Conventional aid agendas evolved as part of the system created after the Second World War, in which European and United States’ leadership and hegemony were a vital element. We are now in a far more polycentric and multi-polar world, evolving rapidly but also uncertainly as new countries rise and older powers submerge.

One feature of this new era has been a rapid growth in south-south development co-operation, illustrated for instance in financial flows and technical assistance from China and Brazil to African countries. The contrasts with traditional, OECD-led development assistance –more focused on technical services and infrastructure, and less overt involvement in social and political issues and conditionalities - are stark.  This raises interesting questions about whether new development paradigms may be afoot.

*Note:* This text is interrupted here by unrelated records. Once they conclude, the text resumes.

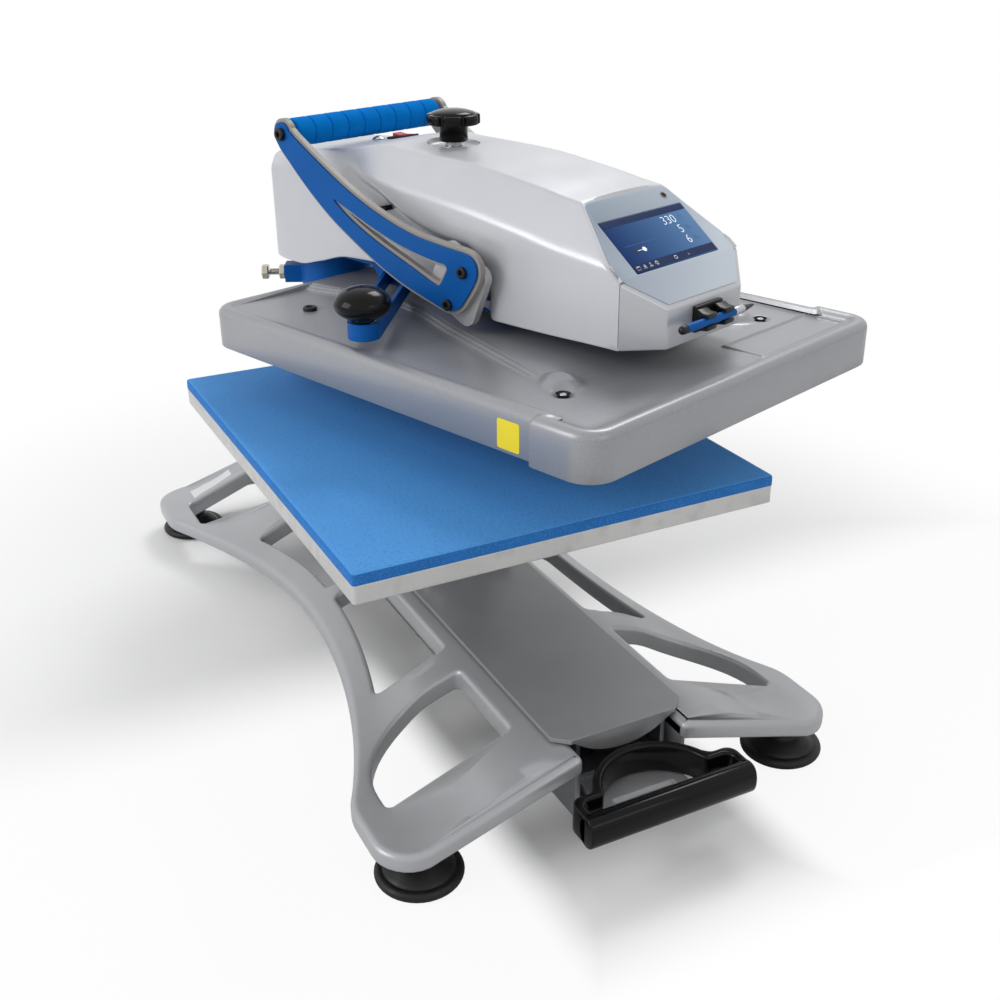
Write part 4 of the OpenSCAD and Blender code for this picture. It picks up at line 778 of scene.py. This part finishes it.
def casting_points():
    """Points inside the dished top: a coarse grid, and fine ones where its shape changes."""
    def inside(x, y):
        return rim_distance(x, y, 0.5) >= CAP_POINTS

    def near_socket(x, y, r=41):
        return hypot(abs(x) - 142, y + 481) < r

    def near_feature(x, y):
        return ((-3 < hump_side(x, y) < 19 and y > -500) or near_socket(x, y)
                or (44 < x < 211 and -560 < y < -506))

    pts = [(x, y) for y in range(-575, -50, 7) for x in range(-214, 215, 7)
           if inside(x, y) and not near_feature(x, y)]
    for side in (-1, 1):
        # rows that follow the grooved edge, then rings round the socket
        for y in steps(-499.0, -64, 6.0):
            for s in steps(-2.6, 18.6, 1.15):
                x = side * (hump_c(-y) - s * hump_slant(y))
                if inside(x, y) and not near_socket(x, y):
                    pts.append((x, y))
        for i in range(28):
            r = 1.7 * i + 1.2
            n = max(6, int(r * 2.6))
            for j in range(n):
                a = 2 * pi * (j + 0.5 * (i % 2)) / n
                x, y = side * SOCKET_X + r * cos(a), SOCKET_Y + r * sin(a)
                if inside(x, y) and near_socket(x, y, 41.5):
                    pts.append((x, y))
    x0, x1, y0, y1 = PLAQUE
    step = 1.2
    for i, x in enumerate(steps(44.6, 211, step)):
        for y in steps(-560, -506, step):
            border = min(abs(x - x0), abs(x - x1), abs(y - y0), abs(y - y1)) < 4.6
            fifth = i % 5 == 0 and int((y + 560) / step) % 5 == 0
            if inside(x, y) and (border or fifth):
                pts.append((x, y))
    return [Vector(p) for p in pts]

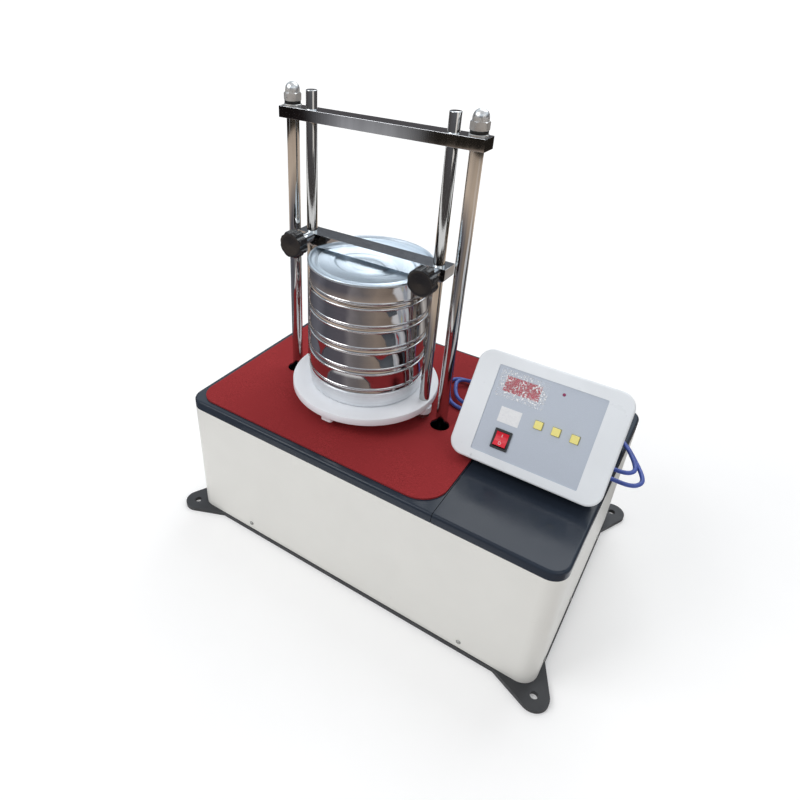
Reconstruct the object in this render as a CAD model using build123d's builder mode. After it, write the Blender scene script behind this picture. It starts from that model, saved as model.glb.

But the implications of a multi-polar world run deeper, suggesting a vital agenda of mutual learning that connects with the challenge of re-thinking development in more global, universal terms.

At the recent BRICS Academic Forum in Brazil, ahead of the 6th BRICS Summit this summer, leading thinkers and practitioners from government, civil society and academic institutions shared ideas and experiences around how to tackle challenges of poverty, inequality and sustainability. The depth and intensity of discussions drove home how far these countries have become sources of vital policy innovation, whether in Brazil’s famed ‘Bolsa familia’ social welfare provisions, or China’s recent innovations in low-carbon energy. They illustrated the scope for learning and sharing not just between these rising powers and low income countries, but also with the older industrial powers too. What might the UK, for instance, learn from Brazil’s citizen engagement in inclusive health delivery systems, in tackling its own health inequalities?

Transforming Development – through multi-partner partnerships

There is huge scope for multi-partner partnerships – between institutions in BRICS countries, OECD countries and those in so-far less ‘risen’ powers of Africa, Asia and Latin America. These will need to be ‘doing’ partnerships – sharing and combining capacities, influence and resources to bring about sustainable and equitable change, and tackle shared challenges.

Crucially, they also need to be genuine learning partnerships, putting aside the historical baggage that once assumed good development ideas, expertise and technologies travelled from north to south. As Rosalind Eyben has pointed out, this requires a transformation in relationships, attitudes and behaviour. From the arrogance and superiority sometimes associated with post-colonial aid, to a spirit of humility, openness, mutual appreciation and willingness to be open to critique.

Working towards these cultural transformations is perhaps the biggest challenge of all in transforming development and aid into a new era of global development partnership.